Des scientifiques de l’Observatoire Pelagis autopsient un dauphin retrouvé mort.

L’Observatoire Pelagis a ainsi établi que lors des épisodes de mortalité extrême, 80 % des décès sont provoqués par les captures accidentelles. Et les 20 % restant ? Leur état de décomposition était trop avancé pour déterminer la cause de leur mort. Ils ont pu mourir de mort naturelle. Mais ils ont très bien pu subir le même sort que leurs congénères qui, eux, ont pu être autopsiés.

L’an dernier, l’attention s’est portée sur les chalutiers pélagiques qui pêchent entre deux eaux (ni en surface ni en grande profondeur) : Sea Shepherd avait pu filmer des dauphins pris dans ces mailles destinées aux bars. Ces images avaient permis une forte médiatisation du cri d’alarme que poussaient les scientifiques depuis plusieurs années.

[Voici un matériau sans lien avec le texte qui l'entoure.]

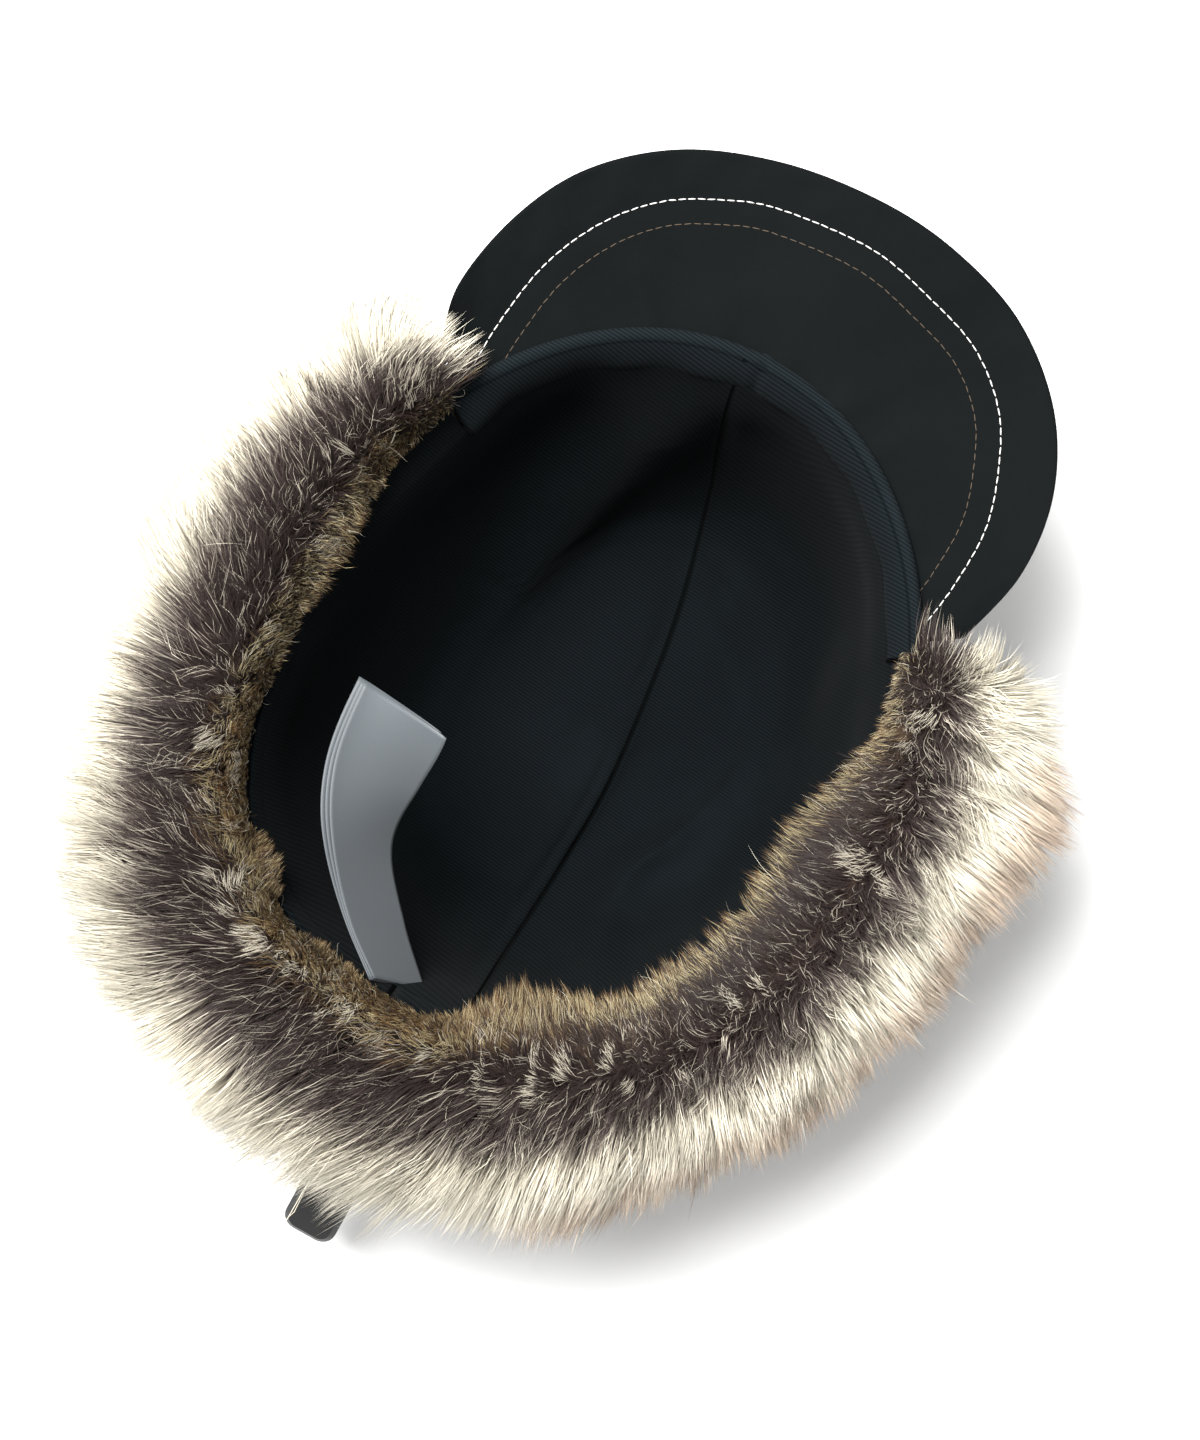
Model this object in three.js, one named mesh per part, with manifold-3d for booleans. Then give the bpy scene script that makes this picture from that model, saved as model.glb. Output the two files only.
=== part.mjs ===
// An earflap cap lying on its crown with its mouth up: a two-panel crown with a twill lining, a padded peak,
// a deep fur flap turned outwards round the sides and back, a care label and an adjuster with its toggle.
// Millimetres, +Z up, +Y towards the peak, origin in the middle of the flat patch that the crown rests on.
// Left and right are the wearer's: the cap lies upside down, so the wearer's left is at +X.
import * as THREE from 'three';
import { mergeVertices } from 'three/addons/utils/BufferGeometryUtils.js';
import Module from 'manifold-3d';

const wasm = await Module();
wasm.setup();

// Driving dimensions. Angles run round the rim from the middle of the peak, positive towards +X.
const DEG = Math.PI / 180;
const GAP = 0.3;
const SHELL_THICKNESS = 1.4;
const LINING_THICKNESS = 1.4;
const BAND_THICKNESS = 1.0;

const RIM_HEIGHT = 126;
const RIM_PITCH = 0.025; // share of the height by which the front of the rim stands higher than its middle
const BACK_SQUARENESS = 2.35; // exponent of the rim's superellipse at the back; the front is an ellipse
const BACK_SHIFT = -8; // sideways shift of the back of the rim

// The outside of the crown, from the patch it rests on up to the rim.
const CROWN_SECTIONS = [
  { height: 0, halfWidth: 36, halfLength: 48, shift: 7 },
  { height: 5, halfWidth: 48, halfLength: 61, shift: 6.5 },
  { height: 15, halfWidth: 59, halfLength: 73, shift: 6 },
  { height: 34, halfWidth: 69, halfLength: 85, shift: 5 },
  { height: 62, halfWidth: 77, halfLength: 94, shift: 3 },
  { height: 96, halfWidth: 83, halfLength: 100, shift: 1 },
  { height: RIM_HEIGHT, halfWidth: 88, halfLength: 106, shift: 0 },
];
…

Les corps retrouvés sur les plages (ici en mars 2019 en Vendée) sont mis de côté par les services techniques des mairies. L’équipe Pelagis vient sur place autopsier les dauphins.

Mais en réalité, ces chalutiers sont loin d’être les seuls fautifs. L’année dernière, les pélagiques français ont intégré des pinger, des émetteurs acoustiques pour faire fuir les dauphins, et embarqué davantage d’observateurs. D’après l’Observatoire Pelagis, 400 captures accidentelles ont été estimées à bord des chalutiers pélagiques en bœuf (c’est-à-dire pêchant en paire) pendant l’hiver 2019. Or, selon les calculs de l’Observatoire Pelagis, environ 11.300 sont morts dans des filets de pêche l’an dernier. Les pélagiques en bœuf sont responsables de 3,5 % de ces décès.

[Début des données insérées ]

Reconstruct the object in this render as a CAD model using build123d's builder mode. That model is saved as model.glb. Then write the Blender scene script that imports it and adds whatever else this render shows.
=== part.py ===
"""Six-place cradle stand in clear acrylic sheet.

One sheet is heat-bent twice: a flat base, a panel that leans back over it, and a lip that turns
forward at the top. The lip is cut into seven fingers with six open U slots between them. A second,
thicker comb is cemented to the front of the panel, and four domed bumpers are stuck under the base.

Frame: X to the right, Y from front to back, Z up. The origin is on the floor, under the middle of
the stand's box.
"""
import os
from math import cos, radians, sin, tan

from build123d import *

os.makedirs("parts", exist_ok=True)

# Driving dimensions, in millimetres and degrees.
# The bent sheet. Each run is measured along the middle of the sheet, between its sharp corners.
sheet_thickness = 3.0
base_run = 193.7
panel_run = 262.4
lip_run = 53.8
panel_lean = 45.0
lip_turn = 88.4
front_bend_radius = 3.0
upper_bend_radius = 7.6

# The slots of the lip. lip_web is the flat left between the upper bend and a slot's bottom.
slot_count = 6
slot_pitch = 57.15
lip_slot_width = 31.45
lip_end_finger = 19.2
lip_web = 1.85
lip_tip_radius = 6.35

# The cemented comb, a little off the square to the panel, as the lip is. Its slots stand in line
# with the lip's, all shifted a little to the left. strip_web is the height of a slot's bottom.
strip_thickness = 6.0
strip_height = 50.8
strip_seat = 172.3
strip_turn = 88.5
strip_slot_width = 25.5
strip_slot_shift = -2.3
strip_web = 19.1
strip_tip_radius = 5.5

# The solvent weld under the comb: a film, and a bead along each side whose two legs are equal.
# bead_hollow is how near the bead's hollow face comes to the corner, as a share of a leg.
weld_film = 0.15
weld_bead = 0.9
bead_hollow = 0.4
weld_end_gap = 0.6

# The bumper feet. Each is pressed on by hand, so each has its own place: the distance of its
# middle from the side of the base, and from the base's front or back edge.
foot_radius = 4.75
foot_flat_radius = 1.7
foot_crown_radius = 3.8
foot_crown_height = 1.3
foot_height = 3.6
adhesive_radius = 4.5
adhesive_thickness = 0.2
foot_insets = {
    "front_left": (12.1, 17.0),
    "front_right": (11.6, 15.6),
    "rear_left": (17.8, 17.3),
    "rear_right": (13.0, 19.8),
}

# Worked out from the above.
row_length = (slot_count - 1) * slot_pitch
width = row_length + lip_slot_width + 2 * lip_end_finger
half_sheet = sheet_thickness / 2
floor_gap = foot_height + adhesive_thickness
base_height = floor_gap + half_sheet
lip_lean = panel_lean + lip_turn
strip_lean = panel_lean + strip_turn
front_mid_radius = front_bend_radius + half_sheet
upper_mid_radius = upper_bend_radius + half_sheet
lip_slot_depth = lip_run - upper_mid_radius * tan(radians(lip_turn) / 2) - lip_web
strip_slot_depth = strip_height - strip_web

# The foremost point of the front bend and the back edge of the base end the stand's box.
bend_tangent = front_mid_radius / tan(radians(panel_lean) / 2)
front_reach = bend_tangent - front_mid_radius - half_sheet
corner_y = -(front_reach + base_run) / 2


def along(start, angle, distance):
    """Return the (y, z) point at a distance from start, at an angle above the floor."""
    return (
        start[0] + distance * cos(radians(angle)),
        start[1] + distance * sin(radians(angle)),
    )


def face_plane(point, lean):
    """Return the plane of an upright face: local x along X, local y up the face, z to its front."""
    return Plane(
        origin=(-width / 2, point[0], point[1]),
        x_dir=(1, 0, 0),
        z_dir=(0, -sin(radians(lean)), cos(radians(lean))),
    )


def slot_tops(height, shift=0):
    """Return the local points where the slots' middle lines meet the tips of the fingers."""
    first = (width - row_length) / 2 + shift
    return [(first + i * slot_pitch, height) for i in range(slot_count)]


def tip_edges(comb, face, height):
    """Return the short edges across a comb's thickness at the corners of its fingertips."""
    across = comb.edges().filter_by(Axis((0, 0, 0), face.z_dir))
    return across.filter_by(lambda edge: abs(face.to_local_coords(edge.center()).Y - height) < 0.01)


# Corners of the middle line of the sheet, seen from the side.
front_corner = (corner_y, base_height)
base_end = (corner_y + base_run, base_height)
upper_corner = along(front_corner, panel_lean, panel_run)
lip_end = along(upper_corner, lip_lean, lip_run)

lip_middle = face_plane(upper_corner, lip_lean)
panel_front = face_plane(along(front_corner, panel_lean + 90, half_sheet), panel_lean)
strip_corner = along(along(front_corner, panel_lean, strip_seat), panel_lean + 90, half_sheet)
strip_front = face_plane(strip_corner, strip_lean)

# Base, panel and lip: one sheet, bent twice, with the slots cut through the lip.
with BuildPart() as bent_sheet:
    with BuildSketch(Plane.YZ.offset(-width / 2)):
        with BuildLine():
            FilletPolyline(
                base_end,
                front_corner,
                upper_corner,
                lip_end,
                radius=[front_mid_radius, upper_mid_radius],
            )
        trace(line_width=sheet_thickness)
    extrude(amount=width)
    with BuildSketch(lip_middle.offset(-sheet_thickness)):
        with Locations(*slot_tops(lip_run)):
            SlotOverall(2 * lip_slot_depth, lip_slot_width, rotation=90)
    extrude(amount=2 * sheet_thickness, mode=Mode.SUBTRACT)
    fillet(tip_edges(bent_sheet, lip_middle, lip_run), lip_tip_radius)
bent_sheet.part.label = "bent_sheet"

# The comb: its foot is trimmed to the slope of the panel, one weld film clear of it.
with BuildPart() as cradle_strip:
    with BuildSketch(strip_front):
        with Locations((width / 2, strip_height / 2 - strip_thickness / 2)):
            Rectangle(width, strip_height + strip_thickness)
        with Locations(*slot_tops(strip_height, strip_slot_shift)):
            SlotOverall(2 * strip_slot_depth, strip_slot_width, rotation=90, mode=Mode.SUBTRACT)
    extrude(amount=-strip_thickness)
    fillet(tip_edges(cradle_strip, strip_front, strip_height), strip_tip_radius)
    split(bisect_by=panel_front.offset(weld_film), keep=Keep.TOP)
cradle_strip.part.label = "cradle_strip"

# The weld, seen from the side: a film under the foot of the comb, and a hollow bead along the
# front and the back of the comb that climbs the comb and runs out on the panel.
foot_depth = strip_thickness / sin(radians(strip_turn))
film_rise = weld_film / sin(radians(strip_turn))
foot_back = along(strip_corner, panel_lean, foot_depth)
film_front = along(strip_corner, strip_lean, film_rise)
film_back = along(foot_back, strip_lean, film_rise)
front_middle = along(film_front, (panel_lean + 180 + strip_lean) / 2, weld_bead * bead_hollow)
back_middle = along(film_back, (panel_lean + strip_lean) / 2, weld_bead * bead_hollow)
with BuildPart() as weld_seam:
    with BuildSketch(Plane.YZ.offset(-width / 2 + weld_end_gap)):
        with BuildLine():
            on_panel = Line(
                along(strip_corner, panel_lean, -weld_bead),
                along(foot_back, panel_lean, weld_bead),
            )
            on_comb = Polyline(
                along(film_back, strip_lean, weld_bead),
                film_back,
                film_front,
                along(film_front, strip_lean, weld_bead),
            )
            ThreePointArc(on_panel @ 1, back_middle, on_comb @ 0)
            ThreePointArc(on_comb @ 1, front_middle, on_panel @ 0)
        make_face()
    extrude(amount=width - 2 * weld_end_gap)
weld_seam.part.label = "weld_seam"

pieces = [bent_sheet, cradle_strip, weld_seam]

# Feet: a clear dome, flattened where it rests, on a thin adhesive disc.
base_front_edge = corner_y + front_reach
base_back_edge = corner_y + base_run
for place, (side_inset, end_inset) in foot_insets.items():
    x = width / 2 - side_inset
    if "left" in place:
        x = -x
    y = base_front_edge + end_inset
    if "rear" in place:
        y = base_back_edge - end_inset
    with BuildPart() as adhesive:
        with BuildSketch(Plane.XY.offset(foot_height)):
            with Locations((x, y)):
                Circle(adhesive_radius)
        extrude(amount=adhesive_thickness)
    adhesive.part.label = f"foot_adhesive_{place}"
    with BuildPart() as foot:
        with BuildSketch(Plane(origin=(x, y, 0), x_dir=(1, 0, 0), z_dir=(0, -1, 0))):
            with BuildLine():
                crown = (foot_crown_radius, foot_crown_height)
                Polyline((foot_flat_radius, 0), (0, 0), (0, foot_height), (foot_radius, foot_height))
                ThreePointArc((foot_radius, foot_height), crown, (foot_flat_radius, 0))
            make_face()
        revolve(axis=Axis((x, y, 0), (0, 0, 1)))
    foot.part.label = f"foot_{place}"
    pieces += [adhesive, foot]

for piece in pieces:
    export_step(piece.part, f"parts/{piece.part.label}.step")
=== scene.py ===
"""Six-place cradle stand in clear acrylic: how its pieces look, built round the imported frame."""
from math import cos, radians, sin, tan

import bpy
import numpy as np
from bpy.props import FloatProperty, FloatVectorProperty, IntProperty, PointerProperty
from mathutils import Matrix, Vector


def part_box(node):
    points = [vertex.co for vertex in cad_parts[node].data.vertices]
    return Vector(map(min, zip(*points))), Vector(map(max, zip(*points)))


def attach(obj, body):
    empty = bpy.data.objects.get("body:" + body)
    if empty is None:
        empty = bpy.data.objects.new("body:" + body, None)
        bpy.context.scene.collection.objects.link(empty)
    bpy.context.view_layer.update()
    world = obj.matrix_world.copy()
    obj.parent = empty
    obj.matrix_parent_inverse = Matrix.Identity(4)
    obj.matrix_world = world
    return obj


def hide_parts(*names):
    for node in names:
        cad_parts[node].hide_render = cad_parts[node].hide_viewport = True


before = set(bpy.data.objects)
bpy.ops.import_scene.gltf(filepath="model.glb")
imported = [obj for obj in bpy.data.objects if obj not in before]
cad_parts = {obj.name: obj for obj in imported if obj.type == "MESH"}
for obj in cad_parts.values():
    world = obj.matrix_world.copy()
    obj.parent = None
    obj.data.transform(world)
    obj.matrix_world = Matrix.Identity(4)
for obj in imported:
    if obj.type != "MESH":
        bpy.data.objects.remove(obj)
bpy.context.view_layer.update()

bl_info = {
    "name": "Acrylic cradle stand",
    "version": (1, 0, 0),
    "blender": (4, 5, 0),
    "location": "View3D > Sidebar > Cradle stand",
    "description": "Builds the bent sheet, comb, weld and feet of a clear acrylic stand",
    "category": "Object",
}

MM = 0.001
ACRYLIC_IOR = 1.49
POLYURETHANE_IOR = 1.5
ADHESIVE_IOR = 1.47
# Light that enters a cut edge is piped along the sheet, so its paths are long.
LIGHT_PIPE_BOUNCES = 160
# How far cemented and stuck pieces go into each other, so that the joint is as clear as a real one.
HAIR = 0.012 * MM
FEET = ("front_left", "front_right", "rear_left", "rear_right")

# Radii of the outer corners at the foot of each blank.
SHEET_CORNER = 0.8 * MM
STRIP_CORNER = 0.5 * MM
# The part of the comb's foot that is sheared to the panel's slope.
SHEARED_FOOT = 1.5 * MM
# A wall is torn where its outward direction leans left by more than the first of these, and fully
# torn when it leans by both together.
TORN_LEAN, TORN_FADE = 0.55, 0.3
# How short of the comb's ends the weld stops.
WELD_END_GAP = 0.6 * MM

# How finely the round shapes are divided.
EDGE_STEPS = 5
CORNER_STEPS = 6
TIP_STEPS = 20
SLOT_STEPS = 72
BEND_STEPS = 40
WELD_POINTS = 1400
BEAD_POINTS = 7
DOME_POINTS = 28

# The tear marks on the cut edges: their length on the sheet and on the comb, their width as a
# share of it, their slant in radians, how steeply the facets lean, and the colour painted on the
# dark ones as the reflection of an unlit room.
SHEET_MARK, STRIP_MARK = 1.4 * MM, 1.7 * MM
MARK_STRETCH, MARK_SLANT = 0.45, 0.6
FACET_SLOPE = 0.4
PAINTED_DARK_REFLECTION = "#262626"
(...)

« Le pêcheur artisanal français prend soin de l’environnement » 

Éric Guyniec est copropriétaire de six chalutiers pélagiques en bœuf. En 2019, ses bateaux ont remonté deux dauphins. « Malheureusement, le pinger était déchargé », assure-t-il. « Je suis grand-père, j’ai trois petites filles, témoigne-t-il. Je ne veux pas voir de dauphin mort quand je les emmène à la plage ! Il ne peut pas y avoir de dauphins dans mes filets. Ce n’est pas acceptable. »

Le Breton de 54 ans a débuté dans la profession en 1982. « Il y a trente ans, on pêchait pour pêcher, sans faire attention à la ressource, confie-t-il sans détour. Mais depuis quelques années, les pêcheurs font des efforts sur les filets sélectifs, sur les petits poissons. Le pêcheur artisanal français prend soin de l’environnement. »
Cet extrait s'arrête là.